Instead of taking her to the bridal shower to celebrate her soon becoming Mrs. Hamrick, I rushed my suffering bride-to-be through the cold streets of Commerce, Tx to the Emergency Room just outside the city.
The doctor saw the same signs Mom did and hooked her up to an IV. She felt relief immediately.
We heard a knock, followed by Abby’s head peeking in. Abby and her husband Eric, friends of ours, also came for the service and shower. Abby is one of Jesse’s best friends and our matchmaker. She had come to check on her friend.
I was a nervous wreck. Or train wreck. My mother’s affectionate moniker for me, “Worry-Wart,” has stuck since my formative years and been earned ever since. I oscillated between holding Jesse’s hand as I stood near the bed, to sitting at the side of her bed. She was in obvious pain but smiling.
Jesse cares. She told Abby how sorry she was about missing her own shower. She didn’t want to be a burden on anyone. Jesse thinks of others more than herself. All the time.
A call came while Jesse and Abby spoke. It was my pastor, David. His sermon that morning was from Romans: we are one body with many members.

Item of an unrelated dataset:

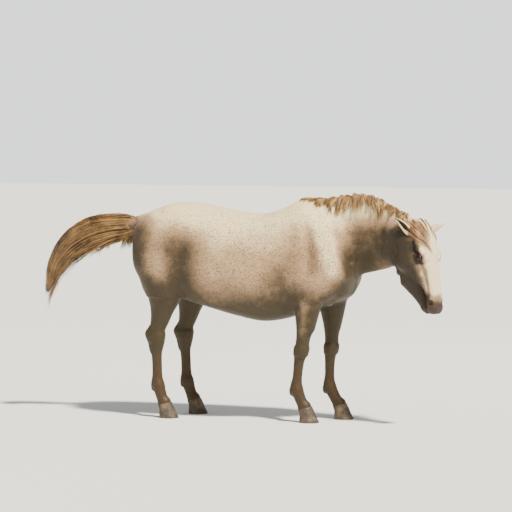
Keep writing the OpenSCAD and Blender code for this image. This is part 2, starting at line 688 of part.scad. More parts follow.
// Upper leg shell, with the disc that fills the arch in the trunk on the outer side
module upper_shell(table, len, side) {
    difference() {
        union() {
            limb_form(table);
            difference() {
                along_y(leg_arch_r - 14, side < 0 ? -74 : fork_w / 2 + 4, side < 0 ? -fork_w / 2 - 4 : 74);
                translate([-200, -200, -240]) cube([400, 400, 200]);
            }
            // Web between the disc and the limb
            intersection() {
                along_y(leg_arch_r - 14, side < 0 ? -74 : fork_w / 2 + 4, side < 0 ? -fork_w / 2 - 4 : 74);
                translate([-200, -200, -70]) cube([400, 400, 32]);
            }
        }
        translate([0, 0, -len]) cylinder(r = tube_r + tube_clear, h = len, $fn = 40);
        along_y(pin_head_r + 3, -fork_w / 2 - pin_head_t - 3, fork_w / 2 + pin_head_t + 3);
    }
}
module bone(len, top_bore, low_bore) {
    lug(top_bore);
    tube_between([0, 0, -bridge_gap], [0, 0, -len + fork_top - 1]);
    translate([0, 0, -len]) fork(low_bore);
}
module pastern(fetlock) {
    tilt = pastern_tilt(fetlock);
    color("tan") limb(fetlock, tilt) {
        lug(pin_r + pin_clear, neck = bridge_gap + 16);
        limb_form([[bone_gap, 0, 34, 31], [80, 0, 32, 30], [pastern_len - 48, 2, 40, 38], [pastern_len - 30, 2, 42, 40]]);
    }
}
module hoof(fetlock) {
    tilt = pastern_tilt(fetlock);
    centre = fetlock + lean(tilt, pastern_len);
    color("saddlebrown") difference() {
        skin([for (r = hoof_line) oval([centre.x + r[1], centre.y, r[0]], -YLEFT, [1, 0, 0], r[3], r[2], 28, 0.95)]);
        limb(fetlock, tilt) translate([-100, -100, -pastern_len + 30 - 0]) cube([200, 200, 200]);
    }
}
module forearm_shell(side) {
    color("wheat") limb(elbow(side), pick(fore_swing, side)) upper_shell(forearm_line, forearm_len, side);
}
module forearm_bone(side) {
    color("dimgray") limb(elbow(side), pick(fore_swing, side)) bone(forearm_len, pin_r + pin_clear, pin_r + pin_clear);
}
module fore_cannon_shell(side) {
    color("tan") limb(knee(side), pick(fore_cannon_tilt, side)) limb_shell(fore_cannon_line, 0, fore_cannon_len);
}
module fore_cannon_bone(side) {
    color("dimgray") limb(knee(side), pick(fore_cannon_tilt, side))
        bone(fore_cannon_len, pin_r + pin_tight, pin_r + pin_tight);
}
module fore_pins(side) {
    color("silver") for (hinge = [knee(side), fore_fetlock(side)]) translate(hinge) clevis_pin();
}
module gaskin_shell(side) {
    color("wheat") limb(stifle(side), pick(hind_swing, side)) upper_shell(gaskin_line, gaskin_len, side);
}
module gaskin_bone(side) {
    color("dimgray") limb(stifle(side), pick(hind_swing, side)) bone(gaskin_len, pin_r + pin_clear, pin_r + pin_clear);
}
module hind_cannon_shell(side) {
    color("tan") limb(hock(side), pick(hind_cannon_tilt, side)) limb_shell(hind_cannon_line, 0, hind_cannon_len);
}
module hind_cannon_bone(side) {
    color("dimgray") limb(hock(side), pick(hind_cannon_tilt, side))
        bone(hind_cannon_len, pin_r + pin_tight, pin_r + pin_tight);
}
module hind_pins(side) {
    color("silver") for (hinge = [hock(side), hind_fetlock(side)]) translate(hinge) clevis_pin();
}

// Puts the middle of the figure's box over the origin
module placed() {
    translate(figure_shift) children();
}
placed() trunk_shell(-1);  // trunk_shell_right
placed() trunk_shell(1);  // trunk_shell_left
placed() spine_beam();
placed() fore_frame();
placed() hind_frame();
placed() frame_pins();
placed() machine_tray();
placed() battery();
placed() control_box();
placed() belly_hatch();
placed() hatch_screws();
placed() leg_actuators();
placed() neck_lower_shell();
placed() neck_lower_bone();
placed() neck_upper_shell();
placed() neck_upper_bone();
placed() neck_turn_pin();
placed() mane();
placed() head_shell();
placed() head_bone();
placed() head_pins();
placed() eye(-1);  // eye_right
placed() eye(1);  // eye_left
placed() forelock();
placed() lower_jaw();
placed() ear(-1);  // ear_right
placed() ear(1);  // ear_left
placed() eyelid(-1);  // eyelid_right
placed() eyelid(1);  // eyelid_left
placed() tail_yoke();
placed() tail_dock();
placed() tail_hair();
placed() forearm_shell(-1);  // forearm_shell_right
placed() forearm_bone(-1);  // forearm_bone_right
placed() fore_cannon_shell(-1);  // fore_cannon_shell_right
placed() fore_cannon_bone(-1);  // fore_cannon_bone_right
placed() fore_pins(-1);  // fore_pins_right
placed() pastern(fore_fetlock(-1));  // fore_pastern_right
placed() hoof(fore_fetlock(-1));  // fore_hoof_right
placed() forearm_shell(1);  // forearm_shell_left
placed() forearm_bone(1);  // forearm_bone_left
placed() fore_cannon_shell(1);  // fore_cannon_shell_left
placed() fore_cannon_bone(1);  // fore_cannon_bone_left
placed() fore_pins(1);  // fore_pins_left
placed() pastern(fore_fetlock(1));  // fore_pastern_left
placed() hoof(fore_fetlock(1));  // fore_hoof_left
placed() gaskin_shell(-1);  // gaskin_shell_right
placed() gaskin_bone(-1);  // gaskin_bone_right
placed() hind_cannon_shell(-1);  // hind_cannon_shell_right
placed() hind_cannon_bone(-1);  // hind_cannon_bone_right
placed() hind_pins(-1);  // hind_pins_right
placed() pastern(hind_fetlock(-1));  // hind_pastern_right
placed() hoof(hind_fetlock(-1));  // hind_hoof_right
placed() gaskin_shell(1);  // gaskin_shell_left
placed() gaskin_bone(1);  // gaskin_bone_left
placed() hind_cannon_shell(1);  // hind_cannon_shell_left
placed() hind_cannon_bone(1);  // hind_cannon_bone_left
placed() hind_pins(1);  // hind_pins_left
placed() pastern(hind_fetlock(1));  // hind_pastern_left
placed() hoof(hind_fetlock(1));  // hind_hoof_left
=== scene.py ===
import math
import bpy
import bmesh
import numpy as np
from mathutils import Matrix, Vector


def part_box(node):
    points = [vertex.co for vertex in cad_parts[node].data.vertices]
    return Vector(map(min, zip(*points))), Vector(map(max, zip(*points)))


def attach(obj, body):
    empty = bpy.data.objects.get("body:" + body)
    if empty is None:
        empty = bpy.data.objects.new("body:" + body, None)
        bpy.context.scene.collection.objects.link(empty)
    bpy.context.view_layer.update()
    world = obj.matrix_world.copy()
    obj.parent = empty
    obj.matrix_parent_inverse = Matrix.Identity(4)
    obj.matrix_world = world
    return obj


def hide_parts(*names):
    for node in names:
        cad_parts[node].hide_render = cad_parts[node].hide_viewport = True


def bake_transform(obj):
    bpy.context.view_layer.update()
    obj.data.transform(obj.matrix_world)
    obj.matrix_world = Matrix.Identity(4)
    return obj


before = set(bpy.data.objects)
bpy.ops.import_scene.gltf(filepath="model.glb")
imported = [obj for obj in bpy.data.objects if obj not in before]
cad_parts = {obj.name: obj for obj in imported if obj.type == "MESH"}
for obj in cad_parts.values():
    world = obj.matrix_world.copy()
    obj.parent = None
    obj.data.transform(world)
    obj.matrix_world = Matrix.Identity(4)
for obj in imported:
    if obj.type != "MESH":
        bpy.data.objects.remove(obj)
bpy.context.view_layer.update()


# ---------------------------------------------------------------------------
# The stand the horse is looked at on: a pale floor, one warm high lamp at the
# front right, a soft fill, and a camera at chest height well off to the side.
# ---------------------------------------------------------------------------
def linear(red, green, blue):
    """A paint-chart colour, 0 to 255, as the shader's own linear colour."""
    made = []
    for part in (red, green, blue):
        part = part / 255
        made.append(part / 12.92 if part <= 0.04045 else ((part + 0.055) / 1.055) ** 2.4)
    return (*made, 1.0)


def new_object(name, data):
    """An object with the given data, put into the scene."""
    made = bpy.data.objects.new(name, data)
    bpy.context.scene.collection.objects.link(made)
    return made


def facing(thing, target):
    """Turns a lamp or camera towards a point."""
    thing.rotation_euler = (Vector(target) - thing.location).to_track_quat("-Z", "Y").to_euler()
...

I relayed what David told me over the phone to Jesse: this bridal shower is for you. We don’t care when it starts, just that you are okay. She was cheerfully forbidden from feeling bad for missing her shower — another knock. Tim, one of our elders, was there to check on us.
Tim stayed and listened with us as nurses, and a doctor came to take Jesse through the gamut of tests to rule anything and everything else out. They were thorough and attentive. Mere thanks are not enough for what they do.
Now somewhat comforted, nerves began to settle, and we felt that most exquisite of feelings: we were hungry. Tim offered to pick up food one of the other elder’s wives, Patti, had made for the shower. He returned in record time with two aluminum foil-encased plates filled to the brim with chicken and pasta salads, grapes, a roll, and a croissant. Just what the doctor ordered.
Thankfully, the tests revealed everything was normal. Slight high blood pressure, but that subsided the longer the IV was in.
It was around 4:30 p.m. by the time we checked out and got Jesse to my apartment; too late to start the shower at our host’s. But not too late for a few of the ladies to take the shower to us.
Jesse rested on the couch and watched as ladies from church dropped off gifts. We opened them and were overwhelmed by their generosity.
Because Jesse had overworked herself planning for the wedding, Tim’s wife Emily sent a message to offer help with wedding planning in any way possible. Thankfully, the wedding preparations were near completion, and we had a wonderful wedding on March 23, 2019.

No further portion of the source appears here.